House members on Friday introduced five antitrust bills — including one that would force Amazon.com Inc. and others to essentially split into two companies or shed their private-label products — in the most aggressive action yet by federal lawmakers to rein in the market influence of Big Tech.
Another bill, called “American Innovation and Choice Online Act,” targets the ability of companies, presumably Amazon
and Google parent Alphabet Inc.
to leverage their online platforms to favor their own products over competitors.
The “Ending Platform Monopolies Act,” which proposes structural separation, in part says, “It shall be unlawful for a covered platform operator to own or control a line of business, other than the covered platform, when the covered platform’s ownership or control of that line of business gives rise to an irreconcilable conflict of interest.” The Wall Street Journal first reported on the bill, which is sponsored by Rep. Pramila Jayapal, D-Wash.
The so-called anti-monopoly agenda, dubbed “A Stronger Online Economy: Opportunity, Innovation, Choice,” also includes two bills that address make it more difficult for dominant platforms to gobble up competitive threats via mergers and acquisitions. A fifth bill promotes competition online by “lowering barriers to entry and switching costs for businesses and consumers through interoperability and data portability requirements.”

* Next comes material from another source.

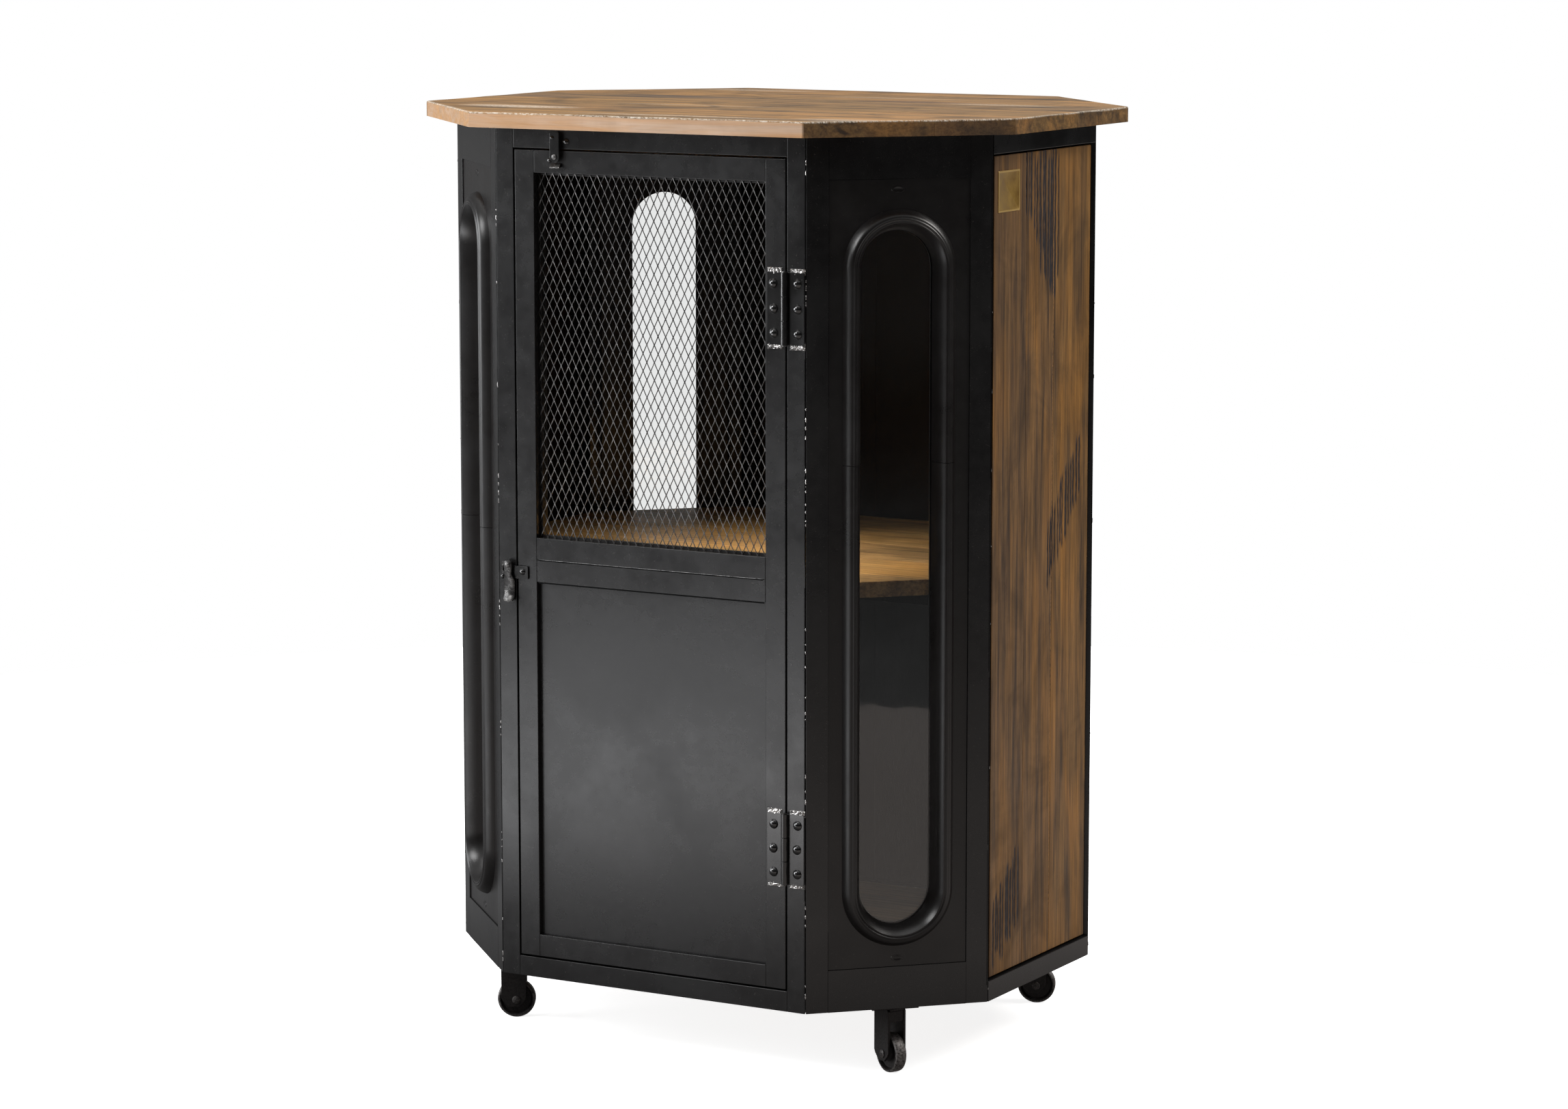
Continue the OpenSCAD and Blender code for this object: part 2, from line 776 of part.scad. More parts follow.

“Right now, unregulated tech monopolies have too much power over our economy,” Rep. David Cicilline, D-R.I., chairman of the House’s Judiciary Subcommittee on Antitrust, Commercial and Administrative Law, said in a statement announcing the bipartisan legislation led by Democrats. “They are in a unique position to pick winners and losers, destroy small businesses, raise prices on consumers, and put folks out of work. Our agenda will level the playing field and ensure the wealthiest, most powerful tech monopolies play by the same rules as the rest of us.”
While the bills are an outgrowth of bipartisan support and a growing chorus of unsettled consumers and privacy activists, several pro-business organizations voiced their alarm at the tone and severity of the legislation.
“It makes no sense to apply a drastically different set of rules to a small handful of companies without clear evidence of consumer harms, and a compelling story for how these new rules would remedy those harms,” Alec Stapp, director of Technology Policy at the Progressive Policy Institute, said in a statement. “On the contrary, radical measures such as line of business restrictions and bans on self-preferencing would destroy many of the integrated products consumers currently enjoy.”
Congress has spent 15 months investigating the vast powers of tech’s biggest names, which also includes Facebook Inc.
The arrival of the bills coincide with another round of antitrust travails for two of tech’s biggest companies this week.
Both Google and Amazon face investigations or fines from domestic and foreign regulators.
Meanwhile, the Senate Judiciary Committee’s antitrust subcommittee announced Friday that executives from Amazon and Google are scheduled to testify next week, along with an exec from speaker maker Sonos Inc.
a critic of the two tech behemoths. Amazon Associate General Counsel Ryan McCrate and Google’s public policy specialist Wilson White are slated to testify, Sens. Amy Klobuchar, D-Minn., chair of the panel, and Mike Lee, R-Utah, said in a statement.